Und es geschah, als sie an diesen Ort kamen, da fanden sie auch die heilbringenden Gewächse und auch den Baum des Lebens; wie sie aber die Hand ausstreckten, um davon zu nehmen, da zückte der Herr die Flamme des zweischneidigen Schwertes über sie, und sie loheten alle auf in den Funken des Blitzes, und keiner von ihnen entkam.
So ging die Heilkunst den Ärzten verloren, und es war ein Stillstand in der Heilkunde sechshundertdreißig Jahre lang, bis dann der König Arthasasta kam. In seinen Tagen war ein sehr weiser und verständiger Mann, der in den Büchern der Heilkunde sich auskannte [...] namens Hippokrates der Mazedonier; auch kamen dazu mal anderer Völker Weise wie Asaph der Judäer, Dioskorides der Baalathäer, Galenos, der Kaphtorite und noch viele andere Weise; die brachten die Heilkunst wieder zu Ehren, daß sie noch heutigen Tages besteht."

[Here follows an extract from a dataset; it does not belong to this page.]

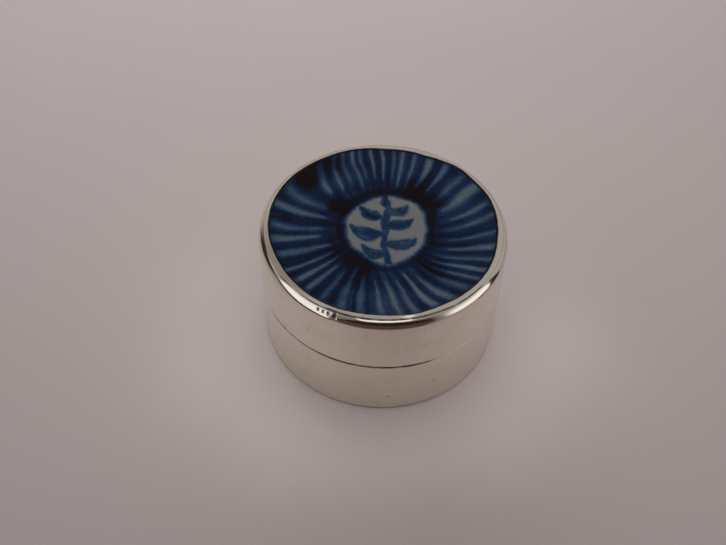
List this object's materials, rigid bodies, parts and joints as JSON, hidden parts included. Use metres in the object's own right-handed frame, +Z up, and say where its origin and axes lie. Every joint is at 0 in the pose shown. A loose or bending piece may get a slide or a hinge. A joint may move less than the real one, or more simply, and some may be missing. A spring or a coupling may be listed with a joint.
{
  "type": "trinket box",
  "caption": "Round polished silver trinket box whose lift-off lid is set with a disc of painted blue-and-white porcelain in a rubbed-over bezel.",
  "frame": {"origin": "centre of the underside, on the surface that the box stands on", "axes": "+Z up along the axis of the round box, towards the porcelain disc; -Y towards the side shown in front in the picture; +X to that side's right"},
  "size_m": [0.04, 0.04, 0.0229],
  "materials": {
    "silver": "polished",
    "porcelain": "gloss",
    "cork": "matte"
  },
  "bodies": {
    "base": {"base_floor": "silver", "base_wall": "silver", "inner_collar": "silver"},
    "lid": {"lid_wall": "silver", "lid_plate": "silver", "rim_moulding": "silver", "bezel": "silver", "setting_pad": "cork", "porcelain_disc": "porcelain"}
  },
  "joints": [
    {"name": "lid_lift", "type": "slide", "parent": "base", "child": "lid", "axis": [0, 0, 1], "range_m": [0, 0.04]}
  ]
}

(bin Gorion: Die Sagen der Juden)

Jüdische Sagen berichten, dass Moses in Äthiopien (Kusch) gelebt, eine Kuschitin geheiratet, Krieg geführt und ein Zerwürfnis mit dem Pharao gehabt habe:
"Mose [...] trat die Herrschaft über das Volk der Mohren an. Siebenundzwanzig Jahre war er damals alt, und er regierte über das Land vierzig Jahre. Der Herr ließ ihn Gnade und Wohlgefallen finden in den Augen aller seiner Untertanen, und es herrschte eitel Güte zwischen Mose und Gott, zwischen Mose und seinem Volk." (bin Gorion: Die Sagen der Juden)
Der redende Fisch
Der Jude Simeon fing eines Tages einen großen fetten Fisch und freute sich schon auf das Mahl. Doch am Küchentisch hob der Fisch den Kopf und rief: "Schema Israel!", jene Worte also, die man im Sterbemoment sagen soll. Aber es war schon zu spät, der Kopf war bereits abgeschlagen und der Fisch starb. Der um Rat gefragte Rabbi meinte, es sei wohl ein "Dibbuk", eine wandelnde Seele und der Fisch gehöre daher beerdigt. Das tat Simeon und setzte ihm einen Grabstein in der oben angeführten Gestalt.

Bin Gorion hat seine Sagen weitgehend der lange Zeit rein mündlichen Überlieferung, der Aggada, und anderer rabbinischer Literatur entnommen.
In dem Kontext ist auch Ehrmanns Sagensammlung aus Talmud und Midrasch interessant.